Komisaris tinggi PBB untuk HAM Zeid Ra'ad Al Hussein sudah mengatakan kepada pejabat AS, mengenai rencananya untuk menerbitkan daftar tersebut pada akhir tahun ini. Ia bahkan telah meminta pendapat dari beberapa Negara yang terkena dampak.
Meski begitu, pejabat AS tidak berkomentar tentang perusahaan mana yang termasuk dalam daftar itu. Rincian keterlibatan AS dan dimasukkannya perusahaan tertentu asal AS pun sebelumnya tidak pernah dilaporkan.
Diplomat Yodarnia untuk AS Zeid sebelumnya sudah menyetujui satu penundaan tahun ini. Hal itu sebagai tanggapan atas permintaan AS.
Ia mengindikasikan berencana untuk terus maju sekarang. Dengan alasan, daftar tersebut merupakan sumber bagi konsumen dan wisatawan. Diplomat dari beberapa negara yang terkena dampak turut meminta anonimitas untuk mendeskripsikan perjuangan masalah ini dari balik layar.
"Amerika Serikat dengan gigih menentang resolusi ini sejak awal. Bahkan telah berjuang melawannya di depan beberapa badan PBB," ujar Juru bicara Departemen Luar Negeri Heather Nauert, seperti dilansir The Washington Post, Selasa, (22/8).
Menurutnya, jenis resolusi itu kontraproduktif. Tidak pula melakukan apapun untuk memajukan isu-isu Israel-Palestina.
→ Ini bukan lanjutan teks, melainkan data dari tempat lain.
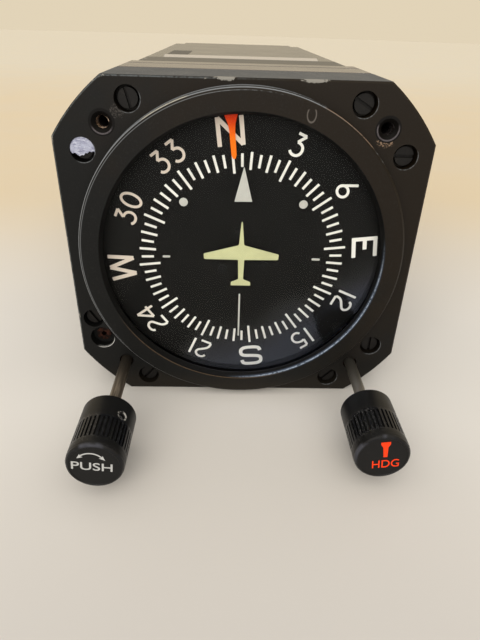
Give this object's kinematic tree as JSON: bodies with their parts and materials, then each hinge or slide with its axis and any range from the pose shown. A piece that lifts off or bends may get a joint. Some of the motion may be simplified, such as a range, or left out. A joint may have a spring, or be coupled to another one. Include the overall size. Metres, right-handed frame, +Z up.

Ia menambahkan, AS bergabung dengan Israel dalam pertukaran dana PBB yang tidak berhasil terkait pengerjaan database.
"Kami telah perjelas pertentangan kami mengenai pembuatan database bisnis yang beroperasi di pemukiman Israel di wilayah kependudukan. Kami belum berpartisipasi dan tidak akan berpartisipasi dalam penciptaannya atau berkontribusi terhadap kontennya," tegas Nauert.